Teague's design work for jetliner interiors includes projects for global airlines, such as Singapore Airlines and Emirates. In 2008, Teague earned the international Red Dot Design award for Emirates First-Class Cabin and Entry-Way, designed in collaboration with Boeing, Emirates, and Paris-based Pierrejean Studios to create a dramatic new cabin interior for the airline's 777-models.

Leading the proliferation of in-flight entertainment and communications, Teague has developed both hardware and software for clients like Rockwell-Collins and Panasonic Avionics, with whom Teague's relationship began in the early 1990s. Weber Aircraft, Panasonic and Teague collaboratively developed the first ever fully integrated in-flight entertainment seat for commercial aircraft, the Panasonic Integrated Smart Monitor.

==New Millennium: Consumer Electronics==
At the turn of the millennium, Teague's work shifted to focus heavily on consumer electronics.

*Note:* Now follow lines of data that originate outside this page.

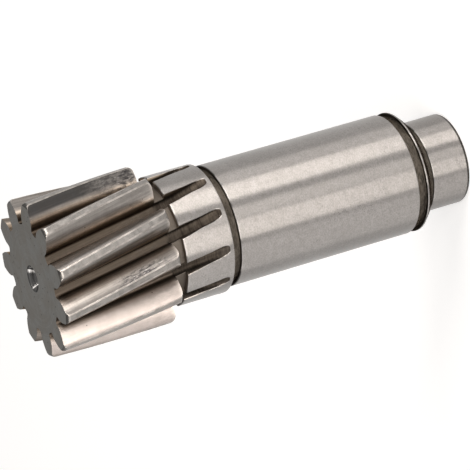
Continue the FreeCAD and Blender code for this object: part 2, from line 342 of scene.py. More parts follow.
def half_pitch_grid(z, blank, evenness, inset=0.0):
    """Angle and radius of every point across half a pitch, at every height.

    The outline is followed from the floor to where it meets the blank, at fixed shares of that
    length, so that the cut's edge is one unbroken line of points. It then steps over the broken
    edge and goes evenly along the blank to the middle of the tooth. Below the run-out's end
    the points spread until they are even all round. An inset draws the whole outline back
    into the metal.
    """
    outline, run, ends = space_outline()
    knots = np.concatenate([[0.0]] + [
        np.linspace(low, high, steps + 1)[1:]
        for low, high, steps in zip(np.append(0.0, ends[:-1]), ends, SPACE_STEPS)
    ])
    share = knots / knots[-1]
    _, reached = cut_by_the_rim(outline[:, 0], outline[:, 1], z[:, None])
    inside = (reached < blank[:, None]).sum(1)
    upper = np.clip(inside, 1, len(run) - 1)
    rows = np.arange(len(z))
    low_r, high_r = reached[rows, upper - 1], reached[rows, upper]
    part = np.clip((blank - low_r) / (high_r - low_r), 0, 1)
    meets = np.where(inside == 0, 0.0, run[upper - 1] + part * (run[upper] - run[upper - 1]))
    meets = np.maximum(meets, LEAST_CUT)
    edge = np.minimum(CUT_EDGE, meets / 4)
    along = share * (meets - edge)[:, None]
    half_width = np.interp(along, run, outline[:, 0])
    level = np.interp(along, run, outline[:, 1])
    if inset:
        slope_w = np.interp(along + NUDGE, run, outline[:, 0]) - half_width
        slope_l = np.interp(along + NUDGE, run, outline[:, 1]) - level
        size = np.hypot(slope_w, slope_l)
        half_width = half_width + inset * slope_l / size
        level = level - inset * slope_w / size
    angle, radius = cut_by_the_rim(half_width, level, z[:, None])
    radius = np.minimum(radius, blank[:, None])
    met_w = np.interp(meets, run, outline[:, 0])
    met_l = np.interp(meets, run, outline[:, 1])
    met_angle, _ = cut_by_the_rim(met_w, met_l, z)
    first = met_angle + (edge + inset) / blank
    land = first[:, None] + (HALF_PITCH - first)[:, None] * np.linspace(0, 1, LAND_STEPS + 1)
    angle = np.concatenate([angle, land], 1)
    radius = np.concatenate([radius, np.repeat((blank - inset)[:, None], LAND_STEPS + 1, 1)], 1)
    even = np.linspace(0, HALF_PITCH, HALF_FACES + 1)
    angle = angle * (1 - evenness)[:, None] + even * evenness[:, None]
    radius = np.where(evenness[:, None] > 0, blank[:, None], radius)
    return angle, radius


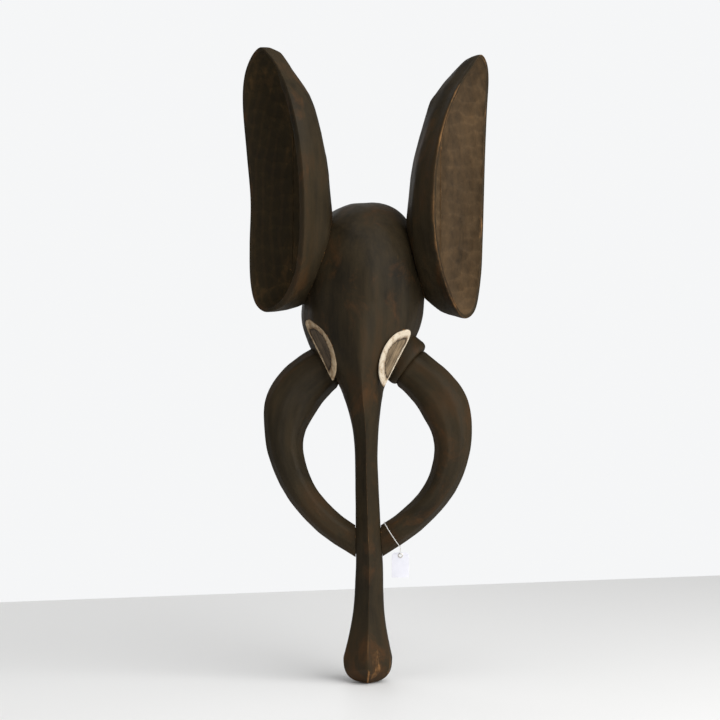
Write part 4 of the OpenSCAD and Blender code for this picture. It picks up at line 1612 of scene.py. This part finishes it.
@dataclass
class EyePlace:
    """The plane of an eye's floor: +X from the straight edge across the eye, +Z outwards.

    Args:
        down: How far both eyes look down, in degrees.
        sink: Depth of the floor below its place on the cheek.
        cut: Distance of the straight edge from the circle's centre.
        middle: Where the head's middle lies at the eyes, sideways.
        places: For each side, [distance sideways, distance forward, height, turn
            and lean in degrees, radius of the half-moon].
    """

    side: Side
    down: float = 13.0
    sink: float = 2.4
    cut: float = 9.0
    middle: float = -9.5
    places: dict = field(
        default_factory=lambda: {
            Side.LEFT: (62.5, 70, -179, 55, 28, 49.5), Side.RIGHT: (53, 87, -189, 47, 27, 46.5)
        }
    )

    def matrix(self) -> np.ndarray:
        """The eye's place as a 4 by 4 matrix, in millimetres."""
        away, fore, z, turn, lean, _ = self.places[self.side]
        s = self.side.value
        m = Matrix.Translation((s * away + self.middle, -fore, z))
        m = m @ Matrix.Rotation(math.radians(s * turn), 4, "Z")
        m = m @ Matrix.Rotation(math.radians(90 + self.down), 4, "X")
        m = m @ Matrix.Rotation(math.radians(-s * lean), 4, "Z")
        if self.side is Side.RIGHT:
            m = m @ Matrix.Scale(-1, 4, (1, 0, 0))
        return np.array(m @ Matrix.Translation((-self.cut, 0, -self.sink)))

    def radius(self) -> float:
        """Radius of the half-moon on this side."""
        return self.places[self.side][-1]

    def lift(self, points: np.ndarray) -> np.ndarray:
        """Moves points from the eye's plane to their place on the mask."""
        m = self.matrix()
        return points @ m[:3, :3].T + m[:3, 3]

    @staticmethod
    def half_moon(r: float, cut: float, count: int, soft: int = 2) -> np.ndarray:
        """The outline of a half-moon, evenly spaced, with a well rounded top corner.

        Args:
            r: Radius of its circle.
            cut: Distance of the straight edge from the circle's centre.
            count: Points in the outline.
            soft: Rounds of smoothing that its lower corner gets too.

        Returns:
            The outline's points on the eye's plane.
        """
        end = math.acos(cut / r)
        arc = np.linspace(-end, end, 200)
        edge = np.linspace(r * math.sin(end), -r * math.sin(end), 82)[1:-1]
        ring = np.vstack([
            np.column_stack([r * np.cos(arc), r * np.sin(arc)]),
            np.column_stack([np.full(len(edge), cut), edge]),
        ])
        ring = spaced_ring(ring, count)
        pitch = np.linalg.norm(ring[1] - ring[0])
        top = ease(0.3 * r, 0.75 * r, ring[:, 1])[:, None]
        corner = 0.22 * r
        for k in range(int(2 * (corner / pitch) ** 2)):
            even = 0.5 * ring + 0.25 * (np.roll(ring, 1, 0) + np.roll(ring, -1, 0))
            ring = ring + (even - ring) * (1.0 if k < soft else top)
        return ring


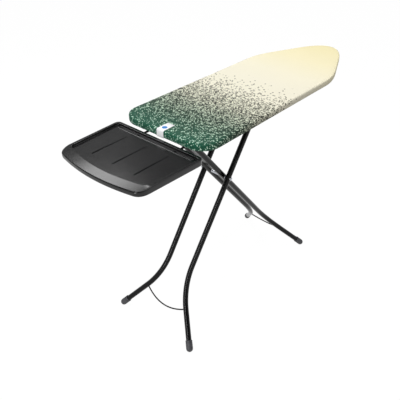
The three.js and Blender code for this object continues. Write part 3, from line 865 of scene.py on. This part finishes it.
# The feet in mm: radius, radius in a groove, distance from the rim to the middle of the round end,
# depth of the socket, and its clearance round the tube.
FOOT, FOOT_GROOVE, FOOT_LENGTH, SOCKET, SOCKET_CLEAR = 15.5, 14.9, 36, 34, 0.3


def foot_profile():
    """A moulded cap with two grip grooves, from its socket's floor to its round end, in mm."""
    bore = TUBE / MM + SOCKET_CLEAR
    profile = [(FOOT_LENGTH, bore), (FOOT_LENGTH, 14.6), (35.4, 15.3), (34, FOOT)]
    for middle in (30.0, 25.5):
        profile += [
            (middle + 0.9, FOOT), (middle + 0.5, FOOT_GROOVE),
            (middle - 0.5, FOOT_GROOVE), (middle - 0.9, FOOT),
        ]
    profile.append((4, FOOT))
    profile += [(-p.y, p.x) for p in arc((0, 0), FOOT, 0.0, math.pi / 2, 8)]
    profile[-1] = (-FOOT, 0.0)
    return [(SOCKET, 0.0), (SOCKET, bore)] + [(FOOT_LENGTH - d, r) for d, r in profile]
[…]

In 2001, the Seattle-based Microsoft called on Teague to co-design its first gaming console, the Xbox. The project's success culminated in a series of additional collaborative projects between Microsoft and Teague. Expanding its client-base and award-winning portfolio in the consumer electronics market, Teague collaborated with companies such as Samsung, Panasonic, Gateway, Intel, LG, Hewlett-Packard, and T-Mobile. Some of their widely acclaimed designs include the Samsung Portable Digital Projector, the Gateway One computer, the Xbox 360 Wireless Racing Wheel, and the Microsoft Shell Laptop.

==Corporate==
In 2004, John Barratt signed on as Teague's President and CEO. As of 2012, Teague employs approximately 300 designers and support staff within the Seattle-based Aviation Studio and Design Studio.

In 2011, Teague acquired a Munich-based design studio to expand into the European market.